The Mac-Nutrition Uni course helped Juliet to develop her approach of putting people first.
She said: “The course teaches us to understand humans. It’s not just sitting in front of people and telling them to eat less. Do they have a support network, a family who can help them or is someone feeding them or are there socio-economic issues?”
That need for support was amplified as Juliet considered the impact on other parents in her situation, spending inordinate amounts of time at home with a young family in a stop-start-stop year.
She said: “The initial novelty of making banana bread and cupcakes has subsided and there are parents all over the country stuck in with their children with no idea what to feed them, or how to deal with the sudden lack of movement these kids are experiencing through no fault of their own. It’s hard.

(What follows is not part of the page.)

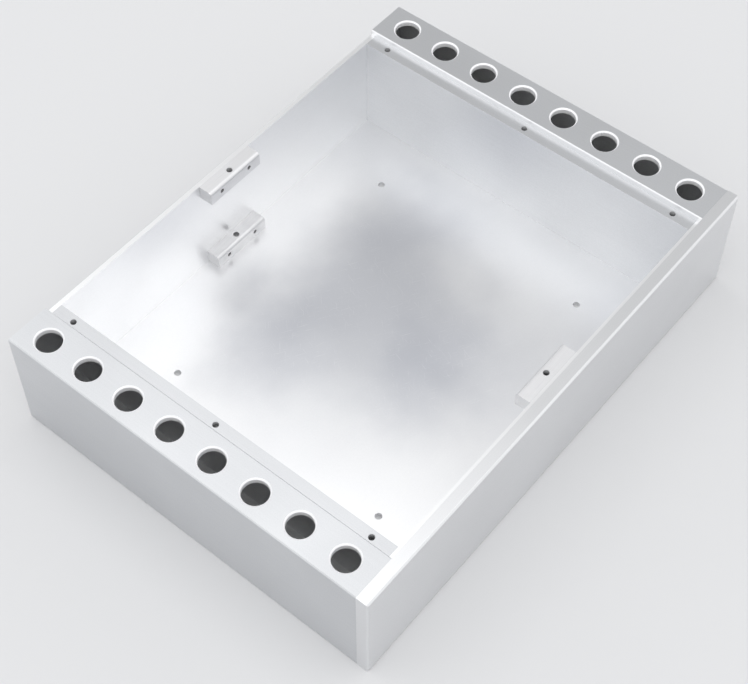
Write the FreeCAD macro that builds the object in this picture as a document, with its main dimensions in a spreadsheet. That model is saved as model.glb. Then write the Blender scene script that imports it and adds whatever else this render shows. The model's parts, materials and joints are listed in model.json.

“I’ve been documenting my weaning journey with Johanna so that I can make it into a resource for new mums and I’m in the process of developing recipes that fundamentally make a wholesome adults’ meal, but with ingredients which can be isolated and used to create a ‘fusspot’ equivalent and can also be scaled down for a toddler-friendly dish. It’s no mean feat but I’m really enjoying fathoming it out.”
Whether working with corporates or kids, Juliet aims for a realistic approach that explodes a few myths and anticipates and accommodates weaknesses, sharing her ideas on Instagram at life_and_fork.
She said: “One client was eating breakfast even though she doesn’t like breakfast. It’s quite acceptable not to eat breakfast so we stopped it and she had those calories to eat at night. The rules of ‘never’, ‘don’t’ and ‘always’ are usually the signs of a fad diet.
“Fussy eaters are completely normal, kids not naturally wanting to eat veg is completely normal and being too tired to cook tea is also completely normal. It’s these parents I want to reach out to and make them realise that if you’re tired on a Friday night and you give your kids beans on toast, you haven’t failed them… you’ve actually boosted their fibre intake more than you realised! Win-win!
“This year has made me realise the importance of community and made me want to create exactly that, so watch this space.”